*OBJECTIVE*: Copy out each line of the material below with no changes.

— Start of DATA EXTRACT —

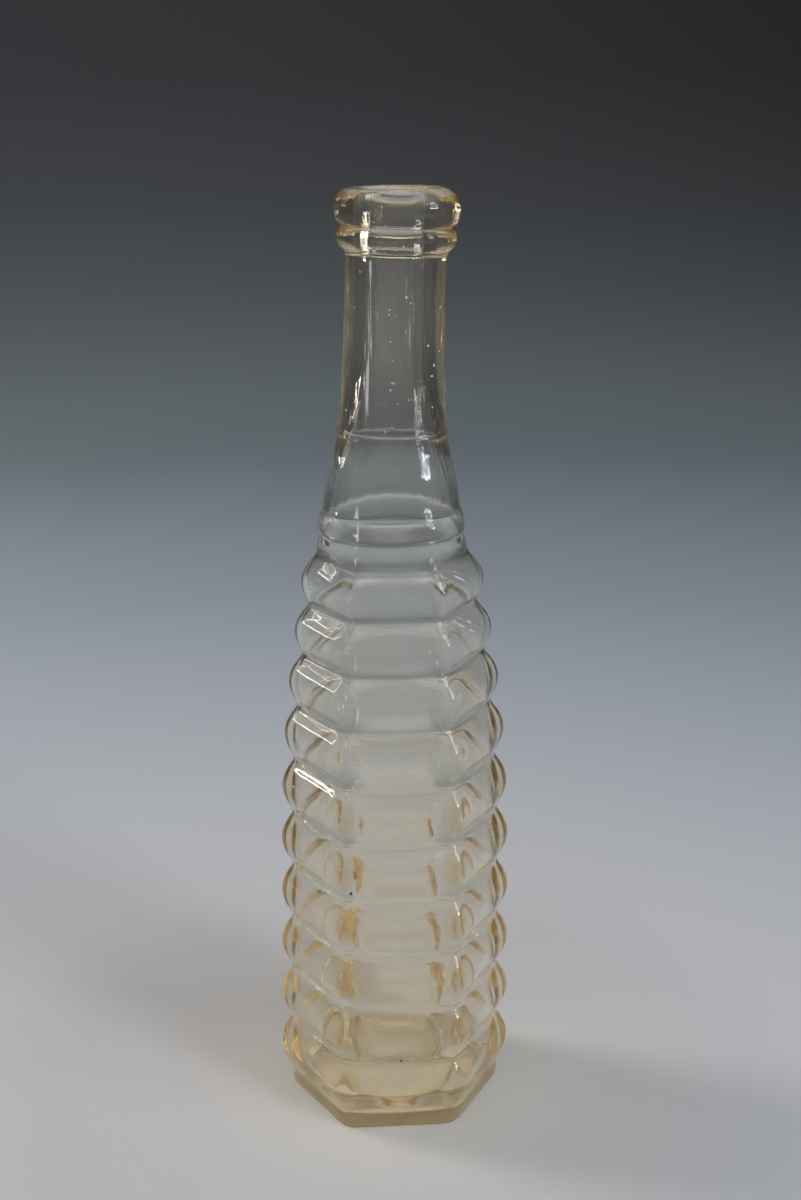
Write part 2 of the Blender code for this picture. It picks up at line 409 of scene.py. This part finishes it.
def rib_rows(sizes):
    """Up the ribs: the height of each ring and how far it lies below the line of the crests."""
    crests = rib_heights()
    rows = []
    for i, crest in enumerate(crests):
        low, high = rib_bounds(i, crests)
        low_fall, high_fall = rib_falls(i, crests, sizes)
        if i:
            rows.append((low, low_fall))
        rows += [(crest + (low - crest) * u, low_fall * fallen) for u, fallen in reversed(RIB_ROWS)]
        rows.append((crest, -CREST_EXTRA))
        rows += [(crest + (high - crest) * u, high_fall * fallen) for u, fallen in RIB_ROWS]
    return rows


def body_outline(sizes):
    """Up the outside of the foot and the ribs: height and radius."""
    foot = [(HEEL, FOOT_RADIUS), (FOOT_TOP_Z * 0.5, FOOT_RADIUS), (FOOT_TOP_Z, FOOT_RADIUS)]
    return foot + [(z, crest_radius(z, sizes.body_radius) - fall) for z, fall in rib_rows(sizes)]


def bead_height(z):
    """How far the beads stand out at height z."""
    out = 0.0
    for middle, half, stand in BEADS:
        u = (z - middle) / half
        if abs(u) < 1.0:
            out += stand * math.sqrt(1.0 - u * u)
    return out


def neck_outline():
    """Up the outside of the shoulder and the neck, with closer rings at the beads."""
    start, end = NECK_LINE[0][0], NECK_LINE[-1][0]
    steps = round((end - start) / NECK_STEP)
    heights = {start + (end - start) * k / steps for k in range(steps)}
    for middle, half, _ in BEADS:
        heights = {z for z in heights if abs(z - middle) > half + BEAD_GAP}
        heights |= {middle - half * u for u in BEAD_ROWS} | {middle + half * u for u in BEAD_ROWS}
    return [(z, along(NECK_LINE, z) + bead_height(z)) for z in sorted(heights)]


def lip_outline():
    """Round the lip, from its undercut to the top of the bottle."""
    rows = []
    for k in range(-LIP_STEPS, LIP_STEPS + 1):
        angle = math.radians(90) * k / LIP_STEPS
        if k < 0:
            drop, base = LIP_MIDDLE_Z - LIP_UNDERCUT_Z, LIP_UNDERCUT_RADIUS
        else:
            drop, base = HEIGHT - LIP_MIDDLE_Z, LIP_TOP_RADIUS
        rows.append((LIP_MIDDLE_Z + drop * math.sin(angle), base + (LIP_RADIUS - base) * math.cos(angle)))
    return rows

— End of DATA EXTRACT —

*WORKED ANSWER*:
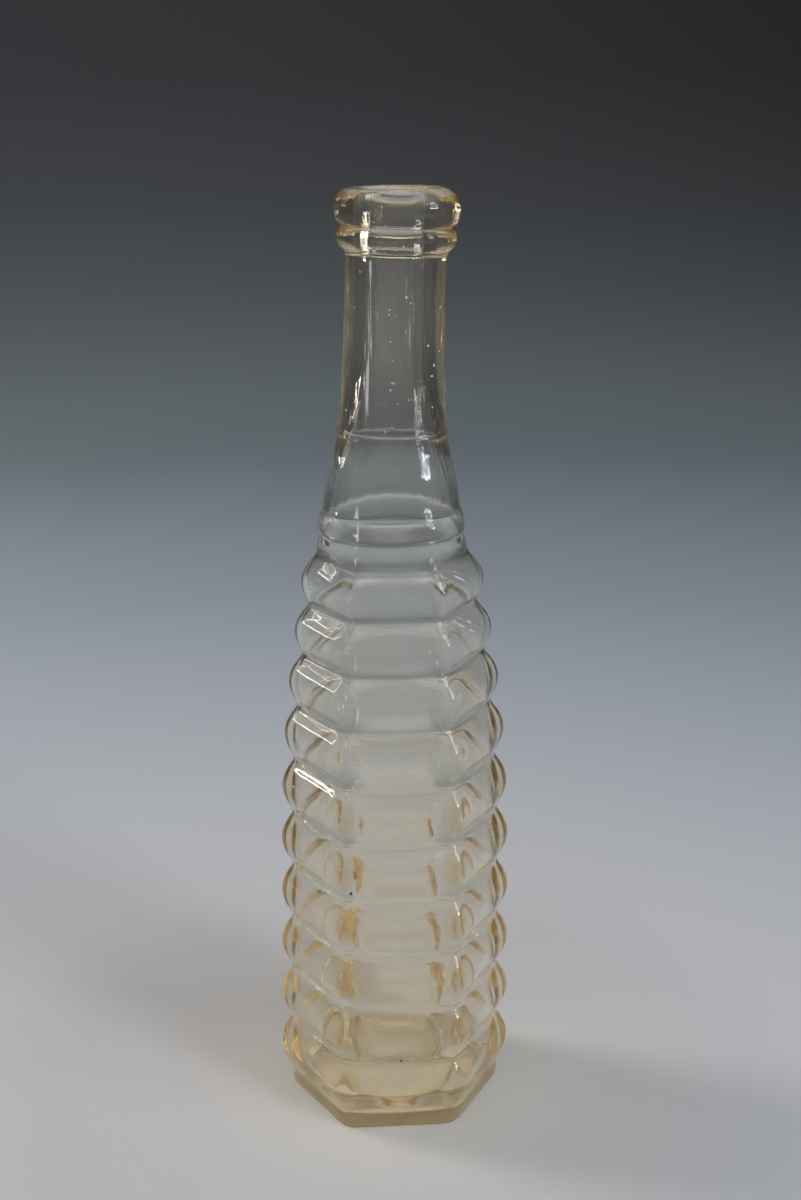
Write part 2 of the Blender code for this picture. It picks up at line 409 of scene.py. This part finishes it.
def rib_rows(sizes):
    """Up the ribs: the height of each ring and how far it lies below the line of the crests."""
    crests = rib_heights()
    rows = []
    for i, crest in enumerate(crests):
        low, high = rib_bounds(i, crests)
        low_fall, high_fall = rib_falls(i, crests, sizes)
        if i:
            rows.append((low, low_fall))
        rows += [(crest + (low - crest) * u, low_fall * fallen) for u, fallen in reversed(RIB_ROWS)]
        rows.append((crest, -CREST_EXTRA))
        rows += [(crest + (high - crest) * u, high_fall * fallen) for u, fallen in RIB_ROWS]
    return rows


def body_outline(sizes):
    """Up the outside of the foot and the ribs: height and radius."""
    foot = [(HEEL, FOOT_RADIUS), (FOOT_TOP_Z * 0.5, FOOT_RADIUS), (FOOT_TOP_Z, FOOT_RADIUS)]
    return foot + [(z, crest_radius(z, sizes.body_radius) - fall) for z, fall in rib_rows(sizes)]


def bead_height(z):
    """How far the beads stand out at height z."""
    out = 0.0
    for middle, half, stand in BEADS:
        u = (z - middle) / half
        if abs(u) < 1.0:
            out += stand * math.sqrt(1.0 - u * u)
    return out


def neck_outline():
    """Up the outside of the shoulder and the neck, with closer rings at the beads."""
    start, end = NECK_LINE[0][0], NECK_LINE[-1][0]
    steps = round((end - start) / NECK_STEP)
    heights = {start + (end - start) * k / steps for k in range(steps)}
    for middle, half, _ in BEADS:
        heights = {z for z in heights if abs(z - middle) > half + BEAD_GAP}
        heights |= {middle - half * u for u in BEAD_ROWS} | {middle + half * u for u in BEAD_ROWS}
    return [(z, along(NECK_LINE, z) + bead_height(z)) for z in sorted(heights)]


def lip_outline():
    """Round the lip, from its undercut to the top of the bottle."""
    rows = []
    for k in range(-LIP_STEPS, LIP_STEPS + 1):
        angle = math.radians(90) * k / LIP_STEPS
        if k < 0:
            drop, base = LIP_MIDDLE_Z - LIP_UNDERCUT_Z, LIP_UNDERCUT_RADIUS
        else:
            drop, base = HEIGHT - LIP_MIDDLE_Z, LIP_TOP_RADIUS
        rows.append((LIP_MIDDLE_Z + drop * math.sin(angle), base + (LIP_RADIUS - base) * math.cos(angle)))
    return rows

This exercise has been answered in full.